◆ PROBLEM STATEMENT ◆
What is to be transcribed is the run of lines opening with the one that has "frame, +Z up." and closing with the one that has "Metres, right-handed frame.", and only that run, exactly.

* begin DATA SUPPLIED *

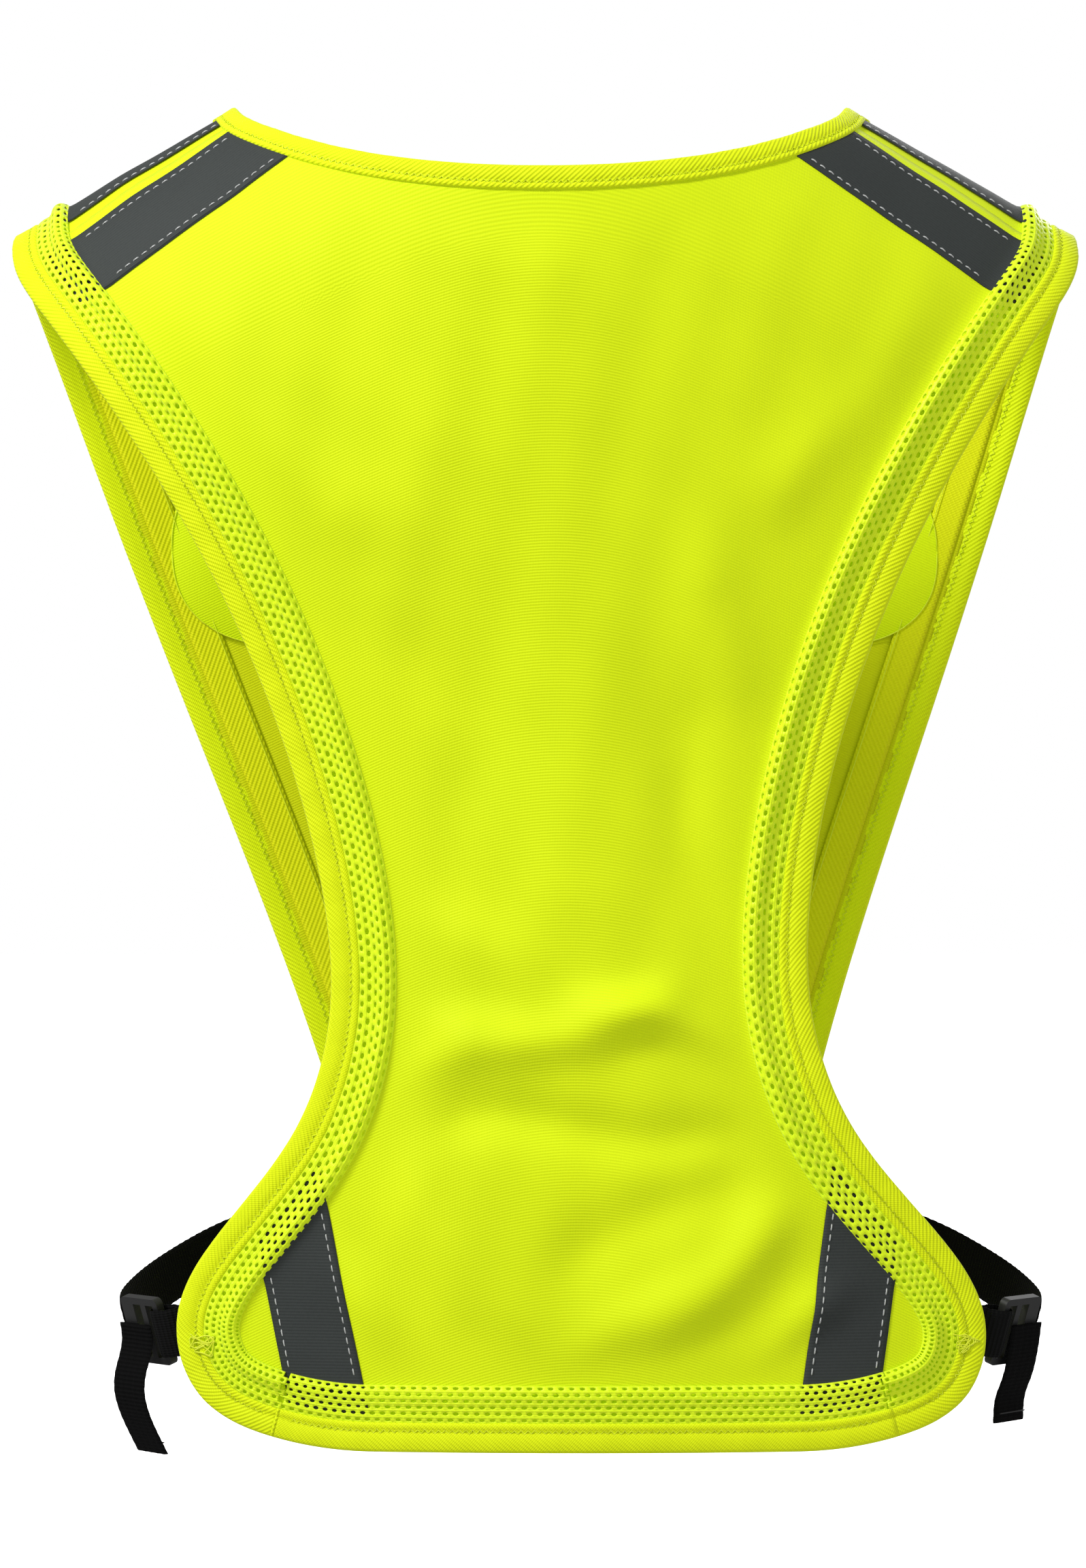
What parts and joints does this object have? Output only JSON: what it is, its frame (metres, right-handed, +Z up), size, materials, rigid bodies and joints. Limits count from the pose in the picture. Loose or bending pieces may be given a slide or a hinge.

* end DATA SUPPLIED *
* begin DATA SUPPLIED *

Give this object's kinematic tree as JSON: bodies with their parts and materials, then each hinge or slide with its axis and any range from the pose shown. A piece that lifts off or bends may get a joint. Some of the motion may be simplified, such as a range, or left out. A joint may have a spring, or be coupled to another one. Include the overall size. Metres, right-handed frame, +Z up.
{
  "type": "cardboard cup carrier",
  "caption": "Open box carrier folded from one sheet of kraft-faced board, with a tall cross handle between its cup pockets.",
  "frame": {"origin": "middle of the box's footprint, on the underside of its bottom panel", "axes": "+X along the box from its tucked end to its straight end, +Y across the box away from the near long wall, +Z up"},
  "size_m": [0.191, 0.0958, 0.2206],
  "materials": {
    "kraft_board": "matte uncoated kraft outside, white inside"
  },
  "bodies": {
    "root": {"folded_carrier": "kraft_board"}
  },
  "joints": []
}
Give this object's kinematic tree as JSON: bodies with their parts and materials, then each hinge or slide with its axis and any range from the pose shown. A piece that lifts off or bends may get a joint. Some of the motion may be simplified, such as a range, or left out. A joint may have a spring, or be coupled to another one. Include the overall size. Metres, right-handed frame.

* end DATA SUPPLIED *
* begin DATA SUPPLIED *

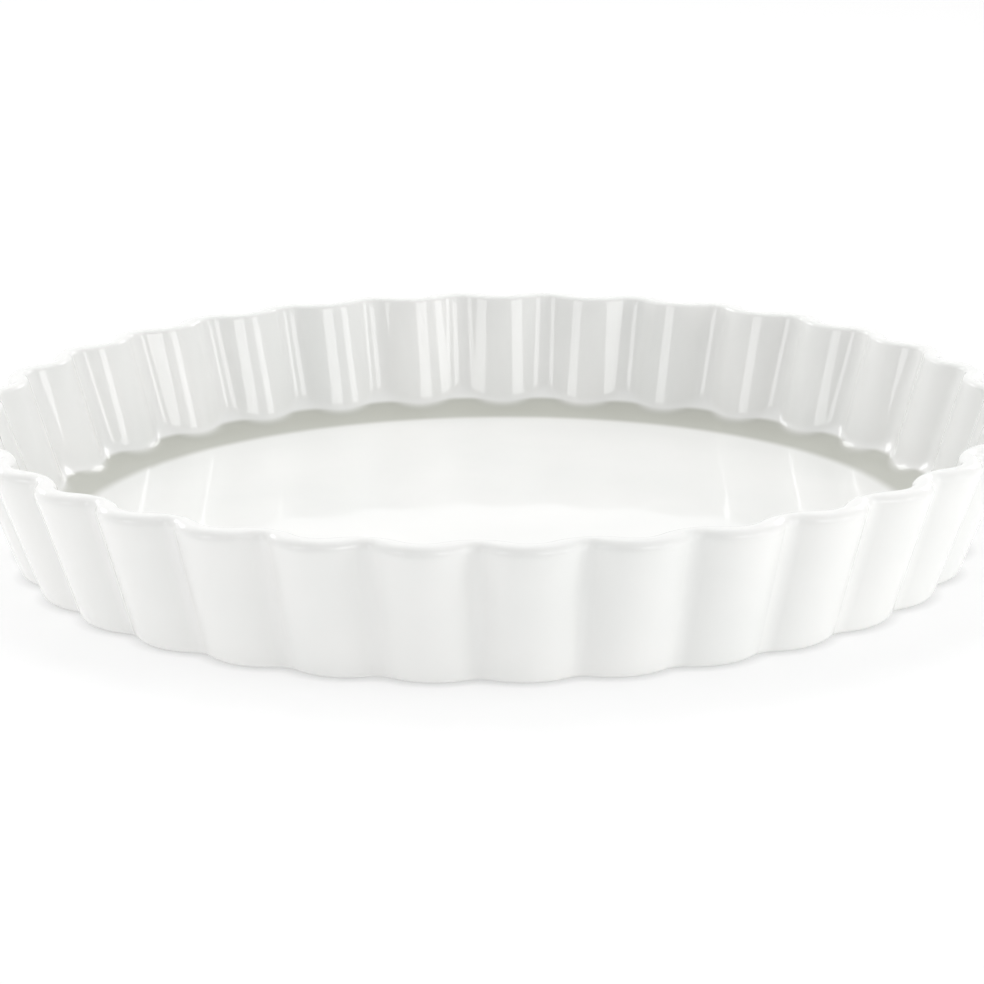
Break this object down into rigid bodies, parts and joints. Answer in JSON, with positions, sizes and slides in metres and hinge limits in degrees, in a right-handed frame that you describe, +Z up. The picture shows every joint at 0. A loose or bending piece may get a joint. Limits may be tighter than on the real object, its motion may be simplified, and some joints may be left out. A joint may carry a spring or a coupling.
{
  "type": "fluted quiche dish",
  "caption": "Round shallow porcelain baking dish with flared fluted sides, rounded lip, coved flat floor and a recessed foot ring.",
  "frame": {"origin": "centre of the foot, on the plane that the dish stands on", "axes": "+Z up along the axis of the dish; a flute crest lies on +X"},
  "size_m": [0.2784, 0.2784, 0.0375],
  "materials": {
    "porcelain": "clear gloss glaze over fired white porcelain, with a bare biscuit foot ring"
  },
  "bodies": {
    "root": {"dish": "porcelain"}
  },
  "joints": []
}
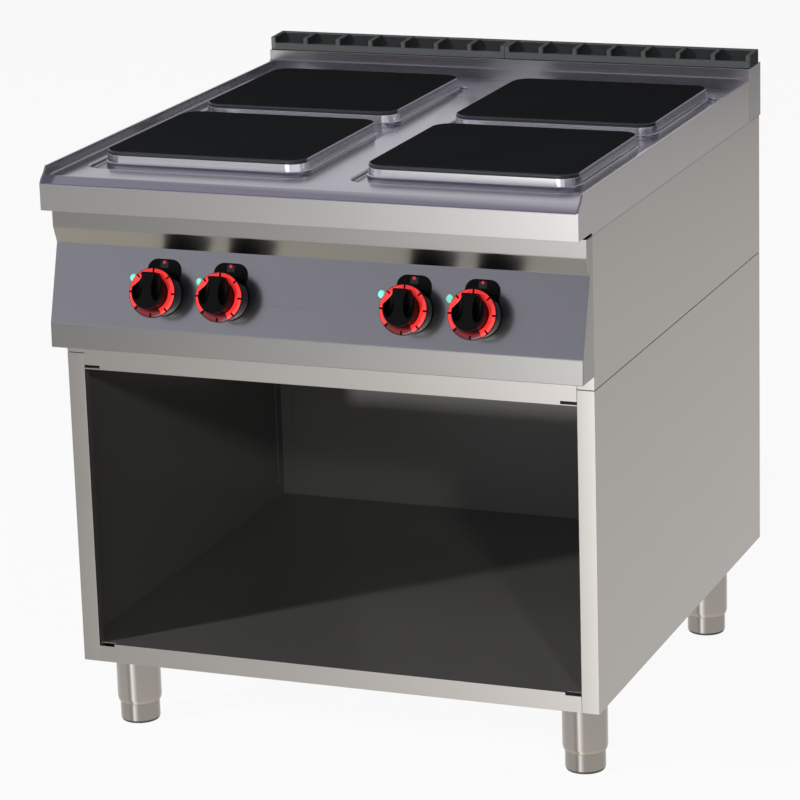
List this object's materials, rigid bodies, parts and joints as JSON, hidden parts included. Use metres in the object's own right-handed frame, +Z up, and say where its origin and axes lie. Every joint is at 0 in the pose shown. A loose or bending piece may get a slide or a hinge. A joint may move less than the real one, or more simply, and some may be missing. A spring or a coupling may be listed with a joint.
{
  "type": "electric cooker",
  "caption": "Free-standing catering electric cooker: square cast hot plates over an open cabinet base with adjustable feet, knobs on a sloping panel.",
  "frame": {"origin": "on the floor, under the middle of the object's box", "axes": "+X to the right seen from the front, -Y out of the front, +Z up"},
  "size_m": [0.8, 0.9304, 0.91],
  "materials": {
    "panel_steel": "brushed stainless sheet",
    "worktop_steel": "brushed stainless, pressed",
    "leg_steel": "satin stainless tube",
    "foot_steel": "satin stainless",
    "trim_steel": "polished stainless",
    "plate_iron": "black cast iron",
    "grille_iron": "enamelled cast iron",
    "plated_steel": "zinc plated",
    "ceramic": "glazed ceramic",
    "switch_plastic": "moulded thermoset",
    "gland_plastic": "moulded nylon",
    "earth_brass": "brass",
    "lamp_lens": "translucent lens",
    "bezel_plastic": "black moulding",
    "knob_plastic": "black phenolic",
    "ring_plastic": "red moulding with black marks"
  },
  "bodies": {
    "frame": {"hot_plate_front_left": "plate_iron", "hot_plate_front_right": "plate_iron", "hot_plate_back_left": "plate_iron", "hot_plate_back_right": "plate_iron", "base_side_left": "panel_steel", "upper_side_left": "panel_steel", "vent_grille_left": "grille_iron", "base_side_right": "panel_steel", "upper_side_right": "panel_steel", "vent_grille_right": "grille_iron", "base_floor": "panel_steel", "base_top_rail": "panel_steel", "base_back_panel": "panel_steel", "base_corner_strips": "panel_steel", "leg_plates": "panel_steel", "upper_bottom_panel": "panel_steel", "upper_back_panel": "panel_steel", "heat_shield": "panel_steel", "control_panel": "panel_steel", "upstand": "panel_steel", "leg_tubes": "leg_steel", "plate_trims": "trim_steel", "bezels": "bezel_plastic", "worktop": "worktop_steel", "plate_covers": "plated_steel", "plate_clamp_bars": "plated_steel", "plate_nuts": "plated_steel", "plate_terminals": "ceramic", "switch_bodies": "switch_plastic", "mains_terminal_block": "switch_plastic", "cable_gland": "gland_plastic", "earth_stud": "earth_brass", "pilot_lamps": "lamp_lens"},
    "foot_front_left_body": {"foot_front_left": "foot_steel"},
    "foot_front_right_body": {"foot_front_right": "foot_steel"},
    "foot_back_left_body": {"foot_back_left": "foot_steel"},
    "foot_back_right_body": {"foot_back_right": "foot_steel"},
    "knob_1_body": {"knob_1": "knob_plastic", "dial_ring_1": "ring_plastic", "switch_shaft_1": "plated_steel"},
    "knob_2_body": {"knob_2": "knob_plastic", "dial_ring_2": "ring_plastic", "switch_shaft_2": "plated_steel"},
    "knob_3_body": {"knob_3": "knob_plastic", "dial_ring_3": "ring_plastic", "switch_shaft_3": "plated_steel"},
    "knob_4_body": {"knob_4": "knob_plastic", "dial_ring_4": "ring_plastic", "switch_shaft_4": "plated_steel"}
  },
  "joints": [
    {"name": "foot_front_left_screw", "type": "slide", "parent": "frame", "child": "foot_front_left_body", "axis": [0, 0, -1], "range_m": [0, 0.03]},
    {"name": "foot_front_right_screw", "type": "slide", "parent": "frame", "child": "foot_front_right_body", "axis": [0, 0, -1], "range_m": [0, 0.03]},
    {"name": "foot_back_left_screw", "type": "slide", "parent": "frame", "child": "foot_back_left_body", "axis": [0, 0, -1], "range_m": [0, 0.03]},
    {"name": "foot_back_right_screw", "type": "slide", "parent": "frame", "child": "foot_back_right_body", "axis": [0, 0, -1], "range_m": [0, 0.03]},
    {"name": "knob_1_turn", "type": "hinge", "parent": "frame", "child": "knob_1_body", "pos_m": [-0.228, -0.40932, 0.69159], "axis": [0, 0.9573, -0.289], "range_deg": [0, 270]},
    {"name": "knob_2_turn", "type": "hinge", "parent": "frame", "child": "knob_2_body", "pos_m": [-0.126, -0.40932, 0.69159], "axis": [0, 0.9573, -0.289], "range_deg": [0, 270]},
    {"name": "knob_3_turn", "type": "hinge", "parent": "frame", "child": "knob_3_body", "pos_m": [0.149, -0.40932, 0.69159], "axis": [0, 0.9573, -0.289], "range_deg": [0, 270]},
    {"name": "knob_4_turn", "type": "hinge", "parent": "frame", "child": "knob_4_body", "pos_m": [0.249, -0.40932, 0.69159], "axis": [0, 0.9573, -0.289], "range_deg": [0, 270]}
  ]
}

* end DATA SUPPLIED *

◆ SOLUTION ◆
Give this object's kinematic tree as JSON: bodies with their parts and materials, then each hinge or slide with its axis and any range from the pose shown. A piece that lifts off or bends may get a joint. Some of the motion may be simplified, such as a range, or left out. A joint may have a spring, or be coupled to another one. Include the overall size. Metres, right-handed frame, +Z up.
{
  "type": "cardboard cup carrier",
  "caption": "Open box carrier folded from one sheet of kraft-faced board, with a tall cross handle between its cup pockets.",
  "frame": {"origin": "middle of the box's footprint, on the underside of its bottom panel", "axes": "+X along the box from its tucked end to its straight end, +Y across the box away from the near long wall, +Z up"},
  "size_m": [0.191, 0.0958, 0.2206],
  "materials": {
    "kraft_board": "matte uncoated kraft outside, white inside"
  },
  "bodies": {
    "root": {"folded_carrier": "kraft_board"}
  },
  "joints": []
}
Give this object's kinematic tree as JSON: bodies with their parts and materials, then each hinge or slide with its axis and any range from the pose shown. A piece that lifts off or bends may get a joint. Some of the motion may be simplified, such as a range, or left out. A joint may have a spring, or be coupled to another one. Include the overall size. Metres, right-handed frame.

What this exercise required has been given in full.